Having already reassured Abraham that Isaac would be born in a year, God met with him and exposed the faltering faith within Sarah’s heart. “The LORD said to Abraham, ‘Why did Sarah laugh, saying, “Shall I indeed bear a child, when I am so old?” Is anything too difficult for the LORD?’” (Genesis 18:13–14 NAS95) The answer to that question is obvious, yet I am convinced that we all can identify with Sarah’s struggle to believe a promise of something incredible after twenty-five years of waiting, having watched her husband accomplish with her maid what he had never achieved with her. God did not, however, only promise that day that Isaac would be born in a year; He also promised to obliterate Sodom and Gomorrah.

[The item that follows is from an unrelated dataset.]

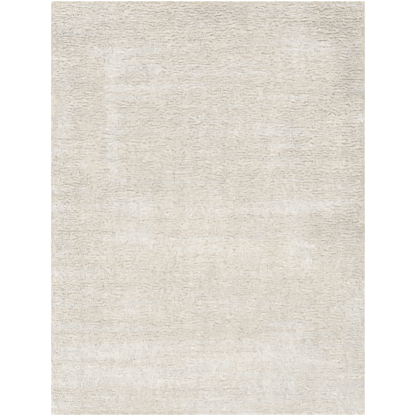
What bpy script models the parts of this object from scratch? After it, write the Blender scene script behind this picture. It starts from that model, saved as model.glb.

“Then the LORD rained on Sodom and Gomorrah brimstone and fire from the LORD out of heaven, and He overthrew those cities, and all the valley, and all the inhabitants of the cities, and what grew on the ground.” (Genesis 19:24–25 NAS95) In other words, God did exactly what He said He would do. Of the two promises God had made that day, God had already fulfilled one in a spectacular way! What do you suppose God was going to do about Isaac’s long-awaited birth?

Before Sarah could find out, she would come face-to-face with God’s power in the household of Abimelech. For years I had missed the significance of Genesis 20 for Sarah. Yes, it is true that God kept Abimelech from Sarah and thus made sure no one could question that Isaac was the true son of promise, but that is not all He did.

“Abraham prayed to God, and God healed Abimelech and his wife and his maids, so that they bore children. For the LORD had closed fast all the wombs of the household of Abimelech because of Sarah, Abraham’s wife.” (Genesis 20:17–18 NAS95) Sarah was literally surrounded by God’s unquestionable power to both remove and restore fertility! She watched how faithful obedience and an appeal to God Almighty resulted in the unimaginable. Sarah could see that, indeed, there was nothing too difficult for the LORD.

“By faith even Sarah herself received ability to conceive, even beyond the proper time of life, since she considered Him faithful who had promised.” (Hebrews 11:11 NAS95) I think there are several important lessons we can learn from Sarah’s journey of faith.

First, God can do anything we could possibly imagine, and infinitely more than that.

Second, God always keeps His promises. And finally, God shows us His power in astounding ways that should strengthen our faith in His ability to achieve everything else He has promised us.

What are some things we find difficult to believe? Perhaps we struggle to accept that God can forgive the ugliest sins. Maybe we wonder how minuscule groups of Christians can evangelize a metropolitan population numbering in the millions. Possibly, we strain our minds to grasp our promised resurrection. But then we would do well to meditate on another Son of promise whom God raised from the dead. Now ask yourself: is anything too difficult for the LORD?